## Directive
Write out each line exactly as it stands, please.

## Given information
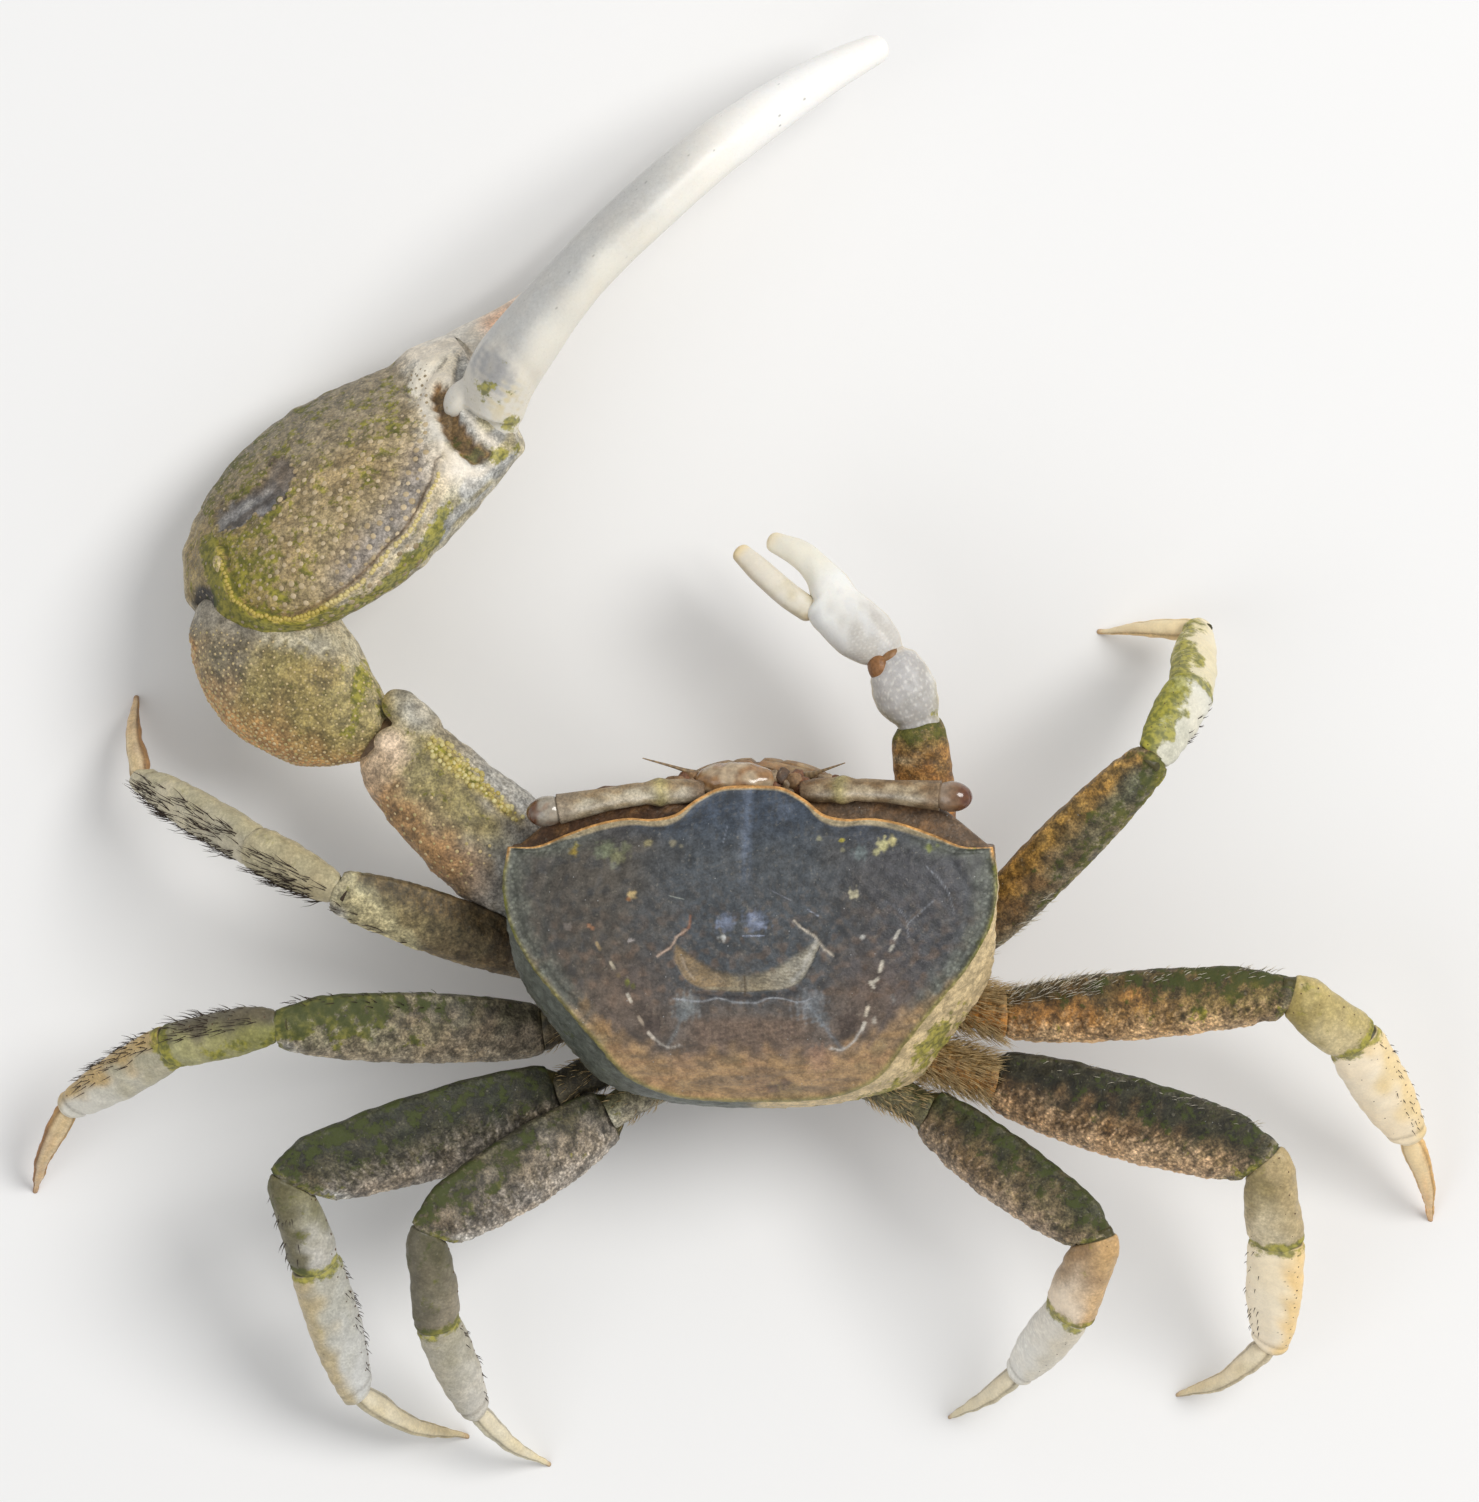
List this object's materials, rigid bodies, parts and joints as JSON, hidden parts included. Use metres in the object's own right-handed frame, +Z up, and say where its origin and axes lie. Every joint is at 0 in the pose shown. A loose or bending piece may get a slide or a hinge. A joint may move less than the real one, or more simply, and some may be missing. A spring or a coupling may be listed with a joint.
{
  "type": "still model of a male fiddler crab",
  "caption": "Still life-size model of a male fiddler crab, standing, with an oversized claw held forward across its front, a tiny second claw, stalked eyes and jointed legs.",
  "frame": {"origin": "on the floor, under the middle of the model's box seen from above", "axes": "+Z up, -Y the way the crab faces, +X the crab's left, the side of the large claw"},
  "size_m": [0.0886, 0.0901, 0.021],
  "materials": {
    "shell": "fine-grained dark shell, satin",
    "leg": "mottled leg shell, satin",
    "claw": "grained claw shell, satin",
    "ivory": "smooth pale claw shell, satin",
    "belly": "pale shell and skin of the underside, satin",
    "eye": "dark eye, glossy"
  },
  "bodies": {
    "root": {"abdomen": "belly", "antenna_left": "belly", "antenna_right": "belly", "big_claw_base": "claw", "big_claw_carpus": "claw", "big_claw_finger": "ivory", "big_claw_merus": "claw", "big_claw_palm": "claw", "carapace": "shell", "eye_left": "eye", "eye_right": "eye", "eyestalk_left": "belly", "eyestalk_right": "belly", "leg_left_1_base": "leg", "leg_left_1_carpus": "leg", "leg_left_1_dactyl": "leg", "leg_left_1_merus": "leg", "leg_left_1_propodus": "leg", "leg_left_2_base": "leg", "leg_left_2_carpus": "leg", "leg_left_2_dactyl": "leg", "leg_left_2_merus": "leg", "leg_left_2_propodus": "leg", "leg_left_3_base": "leg", "leg_left_3_carpus": "leg", "leg_left_3_dactyl": "leg", "leg_left_3_merus": "leg", "leg_left_3_propodus": "leg", "leg_left_4_base": "leg", "leg_left_4_carpus": "leg", "leg_left_4_dactyl": "leg", "leg_left_4_merus": "leg", "leg_left_4_propodus": "leg", "leg_right_1_base": "leg", "leg_right_1_carpus": "leg", "leg_right_1_dactyl": "leg", "leg_right_1_merus": "leg", "leg_right_1_propodus": "leg", "leg_right_2_base": "leg", "leg_right_2_carpus": "leg", "leg_right_2_dactyl": "leg", "leg_right_2_merus": "leg", "leg_right_2_propodus": "leg", "leg_right_3_base": "leg", "leg_right_3_carpus": "leg", "leg_right_3_dactyl": "leg", "leg_right_3_merus": "leg", "leg_right_3_propodus": "leg", "leg_right_4_base": "leg", "leg_right_4_carpus": "leg", "leg_right_4_dactyl": "leg", "leg_right_4_merus": "leg", "leg_right_4_propodus": "leg", "mouthparts": "belly", "small_claw_base": "ivory", "small_claw_carpus": "ivory", "small_claw_finger": "ivory", "small_claw_merus": "ivory", "small_claw_palm": "ivory", "thorax": "belly"}
  },
  "joints": []
}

## Reply to the task
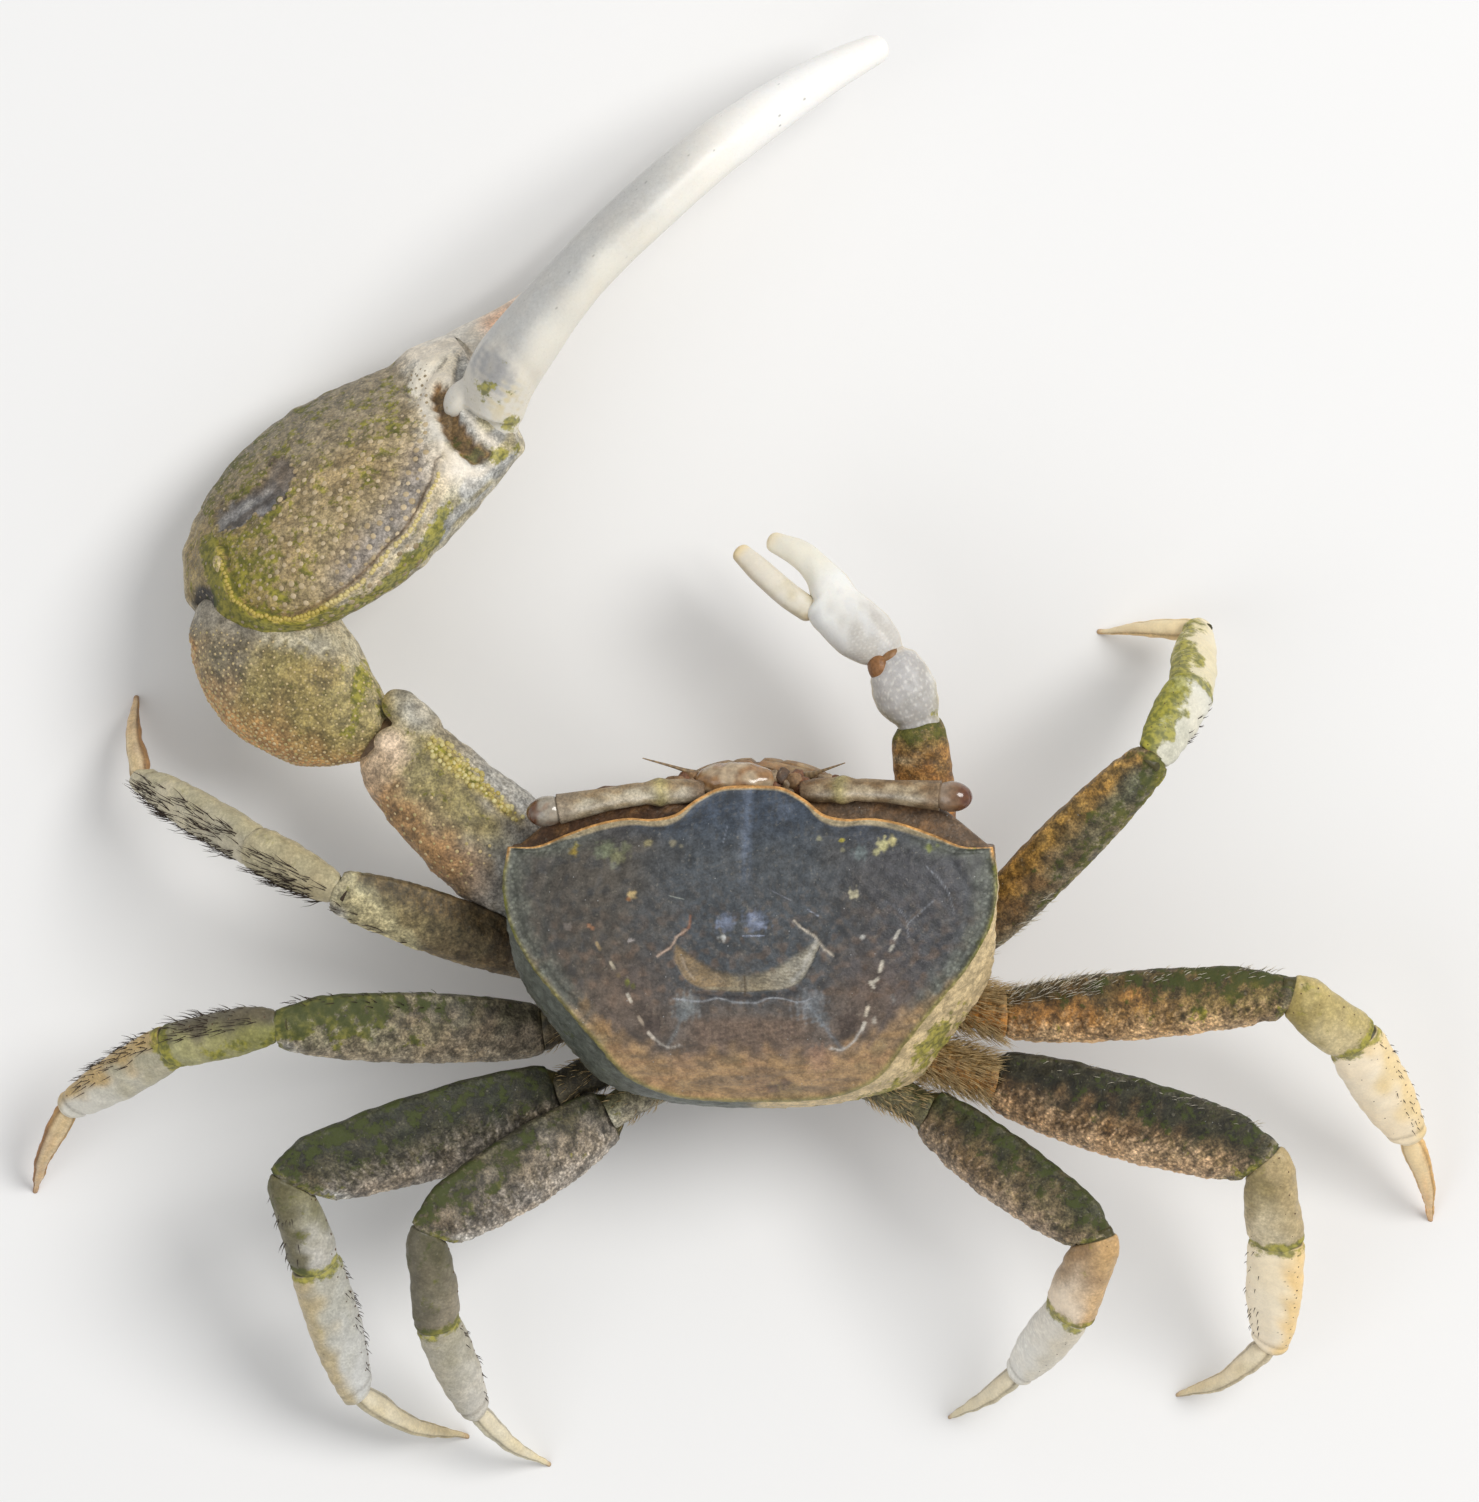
List this object's materials, rigid bodies, parts and joints as JSON, hidden parts included. Use metres in the object's own right-handed frame, +Z up, and say where its origin and axes lie. Every joint is at 0 in the pose shown. A loose or bending piece may get a slide or a hinge. A joint may move less than the real one, or more simply, and some may be missing. A spring or a coupling may be listed with a joint.
{
  "type": "still model of a male fiddler crab",
  "caption": "Still life-size model of a male fiddler crab, standing, with an oversized claw held forward across its front, a tiny second claw, stalked eyes and jointed legs.",
  "frame": {"origin": "on the floor, under the middle of the model's box seen from above", "axes": "+Z up, -Y the way the crab faces, +X the crab's left, the side of the large claw"},
  "size_m": [0.0886, 0.0901, 0.021],
  "materials": {
    "shell": "fine-grained dark shell, satin",
    "leg": "mottled leg shell, satin",
    "claw": "grained claw shell, satin",
    "ivory": "smooth pale claw shell, satin",
    "belly": "pale shell and skin of the underside, satin",
    "eye": "dark eye, glossy"
  },
  "bodies": {
    "root": {"abdomen": "belly", "antenna_left": "belly", "antenna_right": "belly", "big_claw_base": "claw", "big_claw_carpus": "claw", "big_claw_finger": "ivory", "big_claw_merus": "claw", "big_claw_palm": "claw", "carapace": "shell", "eye_left": "eye", "eye_right": "eye", "eyestalk_left": "belly", "eyestalk_right": "belly", "leg_left_1_base": "leg", "leg_left_1_carpus": "leg", "leg_left_1_dactyl": "leg", "leg_left_1_merus": "leg", "leg_left_1_propodus": "leg", "leg_left_2_base": "leg", "leg_left_2_carpus": "leg", "leg_left_2_dactyl": "leg", "leg_left_2_merus": "leg", "leg_left_2_propodus": "leg", "leg_left_3_base": "leg", "leg_left_3_carpus": "leg", "leg_left_3_dactyl": "leg", "leg_left_3_merus": "leg", "leg_left_3_propodus": "leg", "leg_left_4_base": "leg", "leg_left_4_carpus": "leg", "leg_left_4_dactyl": "leg", "leg_left_4_merus": "leg", "leg_left_4_propodus": "leg", "leg_right_1_base": "leg", "leg_right_1_carpus": "leg", "leg_right_1_dactyl": "leg", "leg_right_1_merus": "leg", "leg_right_1_propodus": "leg", "leg_right_2_base": "leg", "leg_right_2_carpus": "leg", "leg_right_2_dactyl": "leg", "leg_right_2_merus": "leg", "leg_right_2_propodus": "leg", "leg_right_3_base": "leg", "leg_right_3_carpus": "leg", "leg_right_3_dactyl": "leg", "leg_right_3_merus": "leg", "leg_right_3_propodus": "leg", "leg_right_4_base": "leg", "leg_right_4_carpus": "leg", "leg_right_4_dactyl": "leg", "leg_right_4_merus": "leg", "leg_right_4_propodus": "leg", "mouthparts": "belly", "small_claw_base": "ivory", "small_claw_carpus": "ivory", "small_claw_finger": "ivory", "small_claw_merus": "ivory", "small_claw_palm": "ivory", "thorax": "belly"}
  },
  "joints": []
}